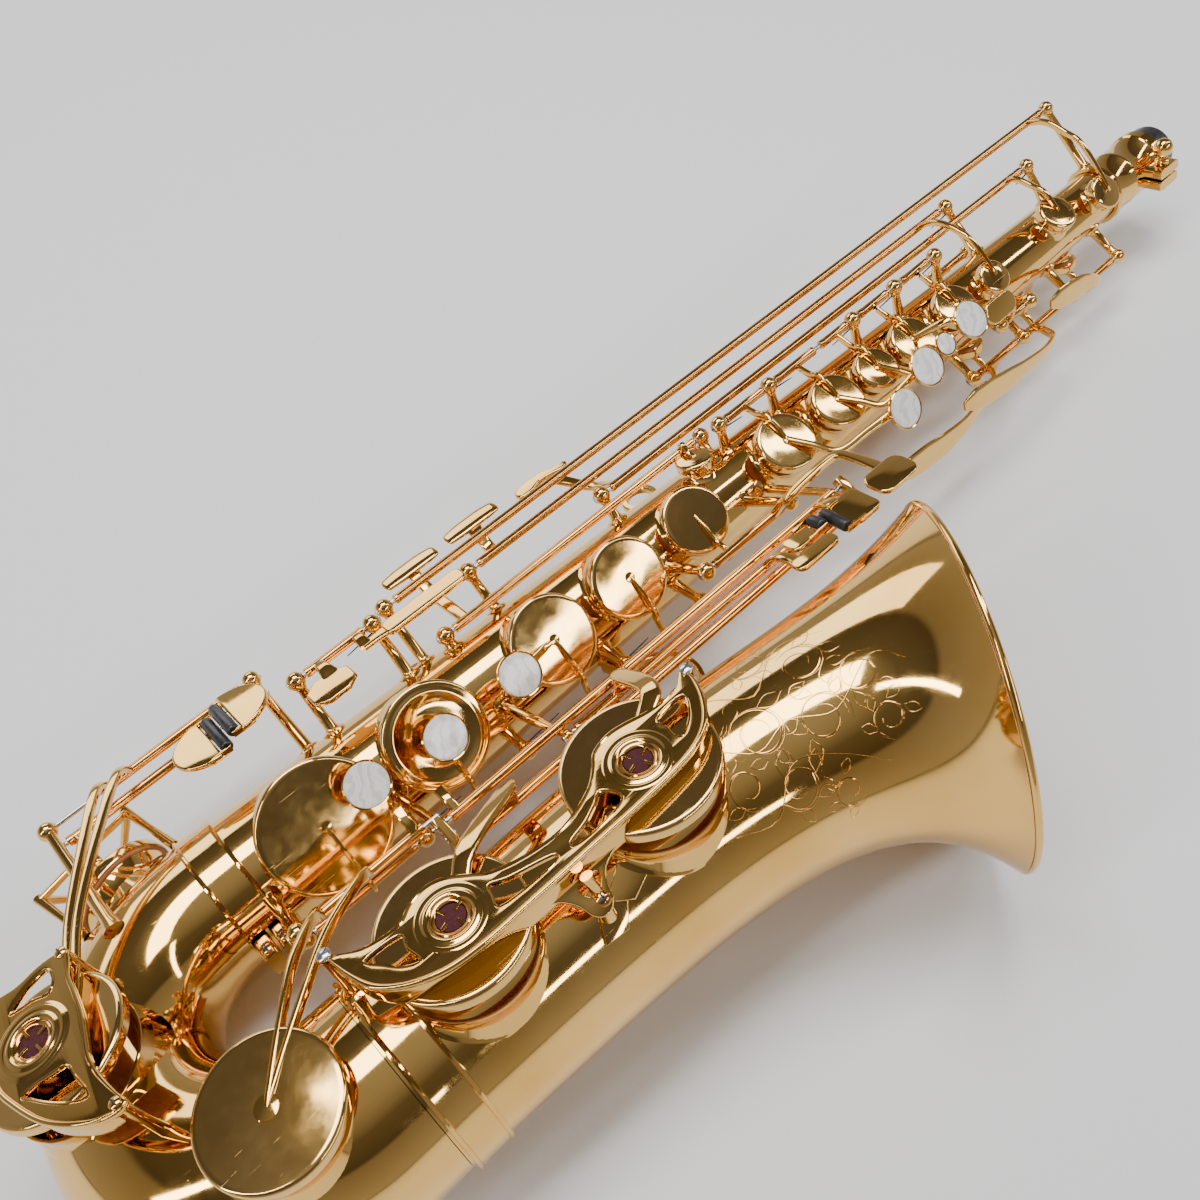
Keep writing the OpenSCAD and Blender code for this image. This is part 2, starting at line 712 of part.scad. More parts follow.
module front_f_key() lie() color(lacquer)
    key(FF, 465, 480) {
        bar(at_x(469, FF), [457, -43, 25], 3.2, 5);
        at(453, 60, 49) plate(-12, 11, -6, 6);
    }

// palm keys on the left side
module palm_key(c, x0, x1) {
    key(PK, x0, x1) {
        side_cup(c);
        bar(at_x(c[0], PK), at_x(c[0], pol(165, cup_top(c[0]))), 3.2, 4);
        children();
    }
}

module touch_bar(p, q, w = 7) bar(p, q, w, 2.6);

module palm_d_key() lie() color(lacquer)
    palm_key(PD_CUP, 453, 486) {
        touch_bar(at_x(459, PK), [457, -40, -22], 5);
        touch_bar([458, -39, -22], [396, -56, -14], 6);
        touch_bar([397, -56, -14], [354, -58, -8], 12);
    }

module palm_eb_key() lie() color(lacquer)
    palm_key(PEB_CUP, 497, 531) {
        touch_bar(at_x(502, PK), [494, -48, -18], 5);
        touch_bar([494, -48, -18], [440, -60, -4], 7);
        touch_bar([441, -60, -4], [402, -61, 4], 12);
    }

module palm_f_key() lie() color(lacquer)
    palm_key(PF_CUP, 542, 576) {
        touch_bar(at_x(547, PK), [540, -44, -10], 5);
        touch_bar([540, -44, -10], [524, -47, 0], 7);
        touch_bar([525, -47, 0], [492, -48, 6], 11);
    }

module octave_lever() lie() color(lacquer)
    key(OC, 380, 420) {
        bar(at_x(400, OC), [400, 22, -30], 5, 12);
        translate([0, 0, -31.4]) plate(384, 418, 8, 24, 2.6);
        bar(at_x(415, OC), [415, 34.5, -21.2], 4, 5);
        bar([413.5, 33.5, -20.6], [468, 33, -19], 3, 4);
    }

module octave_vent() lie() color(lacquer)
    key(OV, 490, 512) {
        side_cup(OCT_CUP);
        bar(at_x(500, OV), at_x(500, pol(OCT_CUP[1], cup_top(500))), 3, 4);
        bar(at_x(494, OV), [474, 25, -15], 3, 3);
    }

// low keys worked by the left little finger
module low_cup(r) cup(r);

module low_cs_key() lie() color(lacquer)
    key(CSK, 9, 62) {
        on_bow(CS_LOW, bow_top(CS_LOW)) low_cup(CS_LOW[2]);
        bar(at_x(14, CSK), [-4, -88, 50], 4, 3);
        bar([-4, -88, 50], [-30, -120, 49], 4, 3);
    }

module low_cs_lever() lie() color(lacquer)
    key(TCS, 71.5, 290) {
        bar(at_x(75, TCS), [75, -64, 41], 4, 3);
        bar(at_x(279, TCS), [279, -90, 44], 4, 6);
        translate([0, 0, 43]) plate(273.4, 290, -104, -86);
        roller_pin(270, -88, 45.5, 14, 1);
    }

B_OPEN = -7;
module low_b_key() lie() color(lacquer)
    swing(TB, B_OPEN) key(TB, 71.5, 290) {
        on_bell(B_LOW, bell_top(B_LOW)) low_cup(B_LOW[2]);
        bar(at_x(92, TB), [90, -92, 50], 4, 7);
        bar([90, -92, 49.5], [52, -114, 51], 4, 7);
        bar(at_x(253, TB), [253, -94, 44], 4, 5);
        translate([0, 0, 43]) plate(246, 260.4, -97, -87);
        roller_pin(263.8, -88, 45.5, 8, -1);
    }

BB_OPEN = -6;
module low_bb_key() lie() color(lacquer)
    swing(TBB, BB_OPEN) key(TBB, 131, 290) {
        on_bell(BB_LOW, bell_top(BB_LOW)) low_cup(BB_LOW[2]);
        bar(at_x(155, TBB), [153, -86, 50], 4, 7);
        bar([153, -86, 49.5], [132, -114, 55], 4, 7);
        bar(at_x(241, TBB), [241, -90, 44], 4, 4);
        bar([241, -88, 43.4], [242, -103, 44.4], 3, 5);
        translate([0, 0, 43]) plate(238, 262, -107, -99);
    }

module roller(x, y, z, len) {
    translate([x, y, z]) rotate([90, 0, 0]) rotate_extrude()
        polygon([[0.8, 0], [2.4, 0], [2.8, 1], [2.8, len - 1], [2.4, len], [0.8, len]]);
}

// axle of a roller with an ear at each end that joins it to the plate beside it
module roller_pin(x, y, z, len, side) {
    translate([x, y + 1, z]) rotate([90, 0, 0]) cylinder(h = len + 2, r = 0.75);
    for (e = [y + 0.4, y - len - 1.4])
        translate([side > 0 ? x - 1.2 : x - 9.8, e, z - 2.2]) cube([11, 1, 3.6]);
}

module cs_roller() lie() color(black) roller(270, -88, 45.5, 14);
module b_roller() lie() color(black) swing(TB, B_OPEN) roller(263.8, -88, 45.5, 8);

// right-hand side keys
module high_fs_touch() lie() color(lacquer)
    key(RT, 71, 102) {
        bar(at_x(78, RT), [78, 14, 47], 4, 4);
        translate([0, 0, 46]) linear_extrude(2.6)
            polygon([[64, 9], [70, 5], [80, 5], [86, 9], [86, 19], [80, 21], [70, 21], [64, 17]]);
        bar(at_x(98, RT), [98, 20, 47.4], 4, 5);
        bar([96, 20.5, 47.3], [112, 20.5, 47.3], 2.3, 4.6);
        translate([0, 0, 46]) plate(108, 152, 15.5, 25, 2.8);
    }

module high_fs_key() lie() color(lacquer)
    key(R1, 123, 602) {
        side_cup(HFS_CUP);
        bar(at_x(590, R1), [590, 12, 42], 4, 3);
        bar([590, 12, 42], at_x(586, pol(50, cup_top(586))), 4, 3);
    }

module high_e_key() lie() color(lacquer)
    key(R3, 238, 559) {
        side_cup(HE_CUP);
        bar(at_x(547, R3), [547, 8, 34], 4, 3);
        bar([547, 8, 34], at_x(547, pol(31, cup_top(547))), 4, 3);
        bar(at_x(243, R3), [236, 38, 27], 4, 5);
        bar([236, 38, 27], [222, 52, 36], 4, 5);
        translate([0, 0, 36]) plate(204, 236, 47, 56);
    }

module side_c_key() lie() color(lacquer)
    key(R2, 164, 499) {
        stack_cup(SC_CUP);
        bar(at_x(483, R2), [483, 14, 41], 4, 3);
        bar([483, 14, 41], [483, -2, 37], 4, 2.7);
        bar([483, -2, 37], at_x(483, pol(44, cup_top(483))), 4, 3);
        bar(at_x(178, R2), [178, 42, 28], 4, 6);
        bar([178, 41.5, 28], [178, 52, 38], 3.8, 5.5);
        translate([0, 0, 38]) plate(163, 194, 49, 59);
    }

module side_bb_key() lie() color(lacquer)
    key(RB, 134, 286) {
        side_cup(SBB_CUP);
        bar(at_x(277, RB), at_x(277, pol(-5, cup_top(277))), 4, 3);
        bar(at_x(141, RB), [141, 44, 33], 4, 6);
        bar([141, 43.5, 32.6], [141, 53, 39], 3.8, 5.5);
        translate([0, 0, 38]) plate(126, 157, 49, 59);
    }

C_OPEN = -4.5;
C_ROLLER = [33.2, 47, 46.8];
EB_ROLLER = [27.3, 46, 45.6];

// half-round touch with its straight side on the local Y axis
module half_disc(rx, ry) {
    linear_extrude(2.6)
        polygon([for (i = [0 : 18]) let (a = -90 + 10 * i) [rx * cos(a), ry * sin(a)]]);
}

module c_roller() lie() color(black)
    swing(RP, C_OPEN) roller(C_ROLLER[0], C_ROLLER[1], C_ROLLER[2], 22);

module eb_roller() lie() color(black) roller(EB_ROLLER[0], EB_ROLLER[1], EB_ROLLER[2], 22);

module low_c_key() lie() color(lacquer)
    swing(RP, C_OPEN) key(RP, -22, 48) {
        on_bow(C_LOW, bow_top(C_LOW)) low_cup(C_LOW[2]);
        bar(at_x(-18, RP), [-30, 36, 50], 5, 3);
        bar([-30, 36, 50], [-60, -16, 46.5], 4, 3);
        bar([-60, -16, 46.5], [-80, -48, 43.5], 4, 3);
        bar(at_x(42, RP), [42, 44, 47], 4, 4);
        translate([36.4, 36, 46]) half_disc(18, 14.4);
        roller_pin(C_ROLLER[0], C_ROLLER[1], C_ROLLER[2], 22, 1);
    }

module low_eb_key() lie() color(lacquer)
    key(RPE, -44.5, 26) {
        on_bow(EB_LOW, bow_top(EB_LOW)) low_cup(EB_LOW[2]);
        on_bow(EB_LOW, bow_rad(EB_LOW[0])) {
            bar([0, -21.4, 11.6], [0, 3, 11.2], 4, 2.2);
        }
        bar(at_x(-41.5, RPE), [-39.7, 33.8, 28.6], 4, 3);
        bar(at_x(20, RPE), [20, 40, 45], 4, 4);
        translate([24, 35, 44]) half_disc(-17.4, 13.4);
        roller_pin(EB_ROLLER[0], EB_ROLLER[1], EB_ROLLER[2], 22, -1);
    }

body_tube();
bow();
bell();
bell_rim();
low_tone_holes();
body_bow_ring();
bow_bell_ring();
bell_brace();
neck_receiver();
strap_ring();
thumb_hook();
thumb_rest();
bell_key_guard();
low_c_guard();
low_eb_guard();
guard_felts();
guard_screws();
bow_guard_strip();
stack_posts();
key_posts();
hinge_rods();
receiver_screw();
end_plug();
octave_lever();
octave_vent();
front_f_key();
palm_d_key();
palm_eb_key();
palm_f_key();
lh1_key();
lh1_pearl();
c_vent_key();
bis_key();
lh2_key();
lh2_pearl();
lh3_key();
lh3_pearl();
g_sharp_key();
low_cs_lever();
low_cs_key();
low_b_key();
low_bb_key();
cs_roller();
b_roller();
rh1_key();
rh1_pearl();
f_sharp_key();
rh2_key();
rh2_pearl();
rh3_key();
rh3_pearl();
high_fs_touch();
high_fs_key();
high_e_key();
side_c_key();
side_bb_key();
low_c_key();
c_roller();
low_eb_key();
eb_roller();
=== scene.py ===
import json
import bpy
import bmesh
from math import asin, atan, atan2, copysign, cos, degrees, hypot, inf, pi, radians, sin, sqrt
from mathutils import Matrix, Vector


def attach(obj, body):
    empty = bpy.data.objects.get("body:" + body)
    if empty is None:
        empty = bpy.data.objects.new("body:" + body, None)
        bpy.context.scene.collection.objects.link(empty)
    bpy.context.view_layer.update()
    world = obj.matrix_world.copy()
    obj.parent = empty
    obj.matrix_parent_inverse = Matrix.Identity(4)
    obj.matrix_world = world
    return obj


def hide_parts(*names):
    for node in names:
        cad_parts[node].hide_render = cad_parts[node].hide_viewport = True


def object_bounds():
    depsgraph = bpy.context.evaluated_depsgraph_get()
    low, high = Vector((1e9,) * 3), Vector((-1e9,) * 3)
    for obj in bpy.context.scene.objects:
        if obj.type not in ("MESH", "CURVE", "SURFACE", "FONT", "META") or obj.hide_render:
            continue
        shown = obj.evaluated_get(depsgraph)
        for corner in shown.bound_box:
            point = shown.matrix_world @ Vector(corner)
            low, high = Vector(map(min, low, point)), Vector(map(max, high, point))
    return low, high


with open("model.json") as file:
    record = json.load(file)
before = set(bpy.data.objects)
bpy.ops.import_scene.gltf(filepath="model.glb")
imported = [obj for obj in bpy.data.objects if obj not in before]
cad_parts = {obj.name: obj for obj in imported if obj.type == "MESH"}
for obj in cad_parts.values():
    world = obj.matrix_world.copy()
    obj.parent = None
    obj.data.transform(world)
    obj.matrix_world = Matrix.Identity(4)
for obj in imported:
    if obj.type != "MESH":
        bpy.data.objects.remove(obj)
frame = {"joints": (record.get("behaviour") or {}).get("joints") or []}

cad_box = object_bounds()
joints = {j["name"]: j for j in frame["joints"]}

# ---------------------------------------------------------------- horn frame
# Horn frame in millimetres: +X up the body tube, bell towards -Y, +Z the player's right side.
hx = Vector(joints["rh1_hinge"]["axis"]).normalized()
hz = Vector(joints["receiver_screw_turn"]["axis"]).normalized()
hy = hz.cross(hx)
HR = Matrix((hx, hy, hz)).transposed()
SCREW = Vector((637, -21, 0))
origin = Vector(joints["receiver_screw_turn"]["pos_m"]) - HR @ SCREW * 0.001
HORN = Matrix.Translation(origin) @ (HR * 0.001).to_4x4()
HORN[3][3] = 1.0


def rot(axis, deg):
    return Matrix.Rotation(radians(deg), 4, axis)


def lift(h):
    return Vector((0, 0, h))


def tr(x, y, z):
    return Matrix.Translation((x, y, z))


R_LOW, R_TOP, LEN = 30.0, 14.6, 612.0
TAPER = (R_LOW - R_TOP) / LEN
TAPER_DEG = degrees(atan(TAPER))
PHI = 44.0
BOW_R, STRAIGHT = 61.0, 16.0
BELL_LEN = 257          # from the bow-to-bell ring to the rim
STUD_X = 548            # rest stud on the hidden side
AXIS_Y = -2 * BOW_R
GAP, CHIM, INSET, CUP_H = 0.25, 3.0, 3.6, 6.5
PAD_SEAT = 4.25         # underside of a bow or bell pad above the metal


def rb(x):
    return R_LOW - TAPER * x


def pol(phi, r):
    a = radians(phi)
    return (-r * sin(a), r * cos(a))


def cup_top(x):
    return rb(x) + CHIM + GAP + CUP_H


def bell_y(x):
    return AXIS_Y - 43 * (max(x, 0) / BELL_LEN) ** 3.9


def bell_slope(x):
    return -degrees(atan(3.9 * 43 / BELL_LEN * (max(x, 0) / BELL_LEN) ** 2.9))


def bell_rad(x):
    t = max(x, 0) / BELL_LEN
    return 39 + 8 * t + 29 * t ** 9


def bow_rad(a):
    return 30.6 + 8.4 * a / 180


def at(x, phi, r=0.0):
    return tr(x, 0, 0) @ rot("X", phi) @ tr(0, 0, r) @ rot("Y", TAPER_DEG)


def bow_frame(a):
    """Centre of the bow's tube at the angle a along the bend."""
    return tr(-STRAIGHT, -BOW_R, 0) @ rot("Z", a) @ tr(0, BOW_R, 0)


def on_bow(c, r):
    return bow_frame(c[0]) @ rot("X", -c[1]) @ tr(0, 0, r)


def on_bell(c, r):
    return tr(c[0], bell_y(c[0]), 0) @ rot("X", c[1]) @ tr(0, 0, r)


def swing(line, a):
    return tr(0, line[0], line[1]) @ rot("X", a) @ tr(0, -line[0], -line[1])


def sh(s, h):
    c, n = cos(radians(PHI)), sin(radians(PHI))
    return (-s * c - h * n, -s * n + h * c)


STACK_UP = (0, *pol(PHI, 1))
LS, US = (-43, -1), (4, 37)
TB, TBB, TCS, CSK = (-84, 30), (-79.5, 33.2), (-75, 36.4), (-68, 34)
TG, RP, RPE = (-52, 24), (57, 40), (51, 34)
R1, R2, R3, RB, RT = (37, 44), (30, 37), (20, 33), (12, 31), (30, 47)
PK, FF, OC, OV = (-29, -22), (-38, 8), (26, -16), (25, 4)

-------

Aim. Exactly the lines from the one holding "body_tube();" through the one holding "for node in" should be printed, ends included.

Answer to the task.
body_tube();
bow();
bell();
bell_rim();
low_tone_holes();
body_bow_ring();
bow_bell_ring();
bell_brace();
neck_receiver();
strap_ring();
thumb_hook();
thumb_rest();
bell_key_guard();
low_c_guard();
low_eb_guard();
guard_felts();
guard_screws();
bow_guard_strip();
stack_posts();
key_posts();
hinge_rods();
receiver_screw();
end_plug();
octave_lever();
octave_vent();
front_f_key();
palm_d_key();
palm_eb_key();
palm_f_key();
lh1_key();
lh1_pearl();
c_vent_key();
bis_key();
lh2_key();
lh2_pearl();
lh3_key();
lh3_pearl();
g_sharp_key();
low_cs_lever();
low_cs_key();
low_b_key();
low_bb_key();
cs_roller();
b_roller();
rh1_key();
rh1_pearl();
f_sharp_key();
rh2_key();
rh2_pearl();
rh3_key();
rh3_pearl();
high_fs_touch();
high_fs_key();
high_e_key();
side_c_key();
side_bb_key();
low_c_key();
c_roller();
low_eb_key();
eb_roller();
=== scene.py ===
import json
import bpy
import bmesh
from math import asin, atan, atan2, copysign, cos, degrees, hypot, inf, pi, radians, sin, sqrt
from mathutils import Matrix, Vector


def attach(obj, body):
    empty = bpy.data.objects.get("body:" + body)
    if empty is None:
        empty = bpy.data.objects.new("body:" + body, None)
        bpy.context.scene.collection.objects.link(empty)
    bpy.context.view_layer.update()
    world = obj.matrix_world.copy()
    obj.parent = empty
    obj.matrix_parent_inverse = Matrix.Identity(4)
    obj.matrix_world = world
    return obj


def hide_parts(*names):
    for node in names:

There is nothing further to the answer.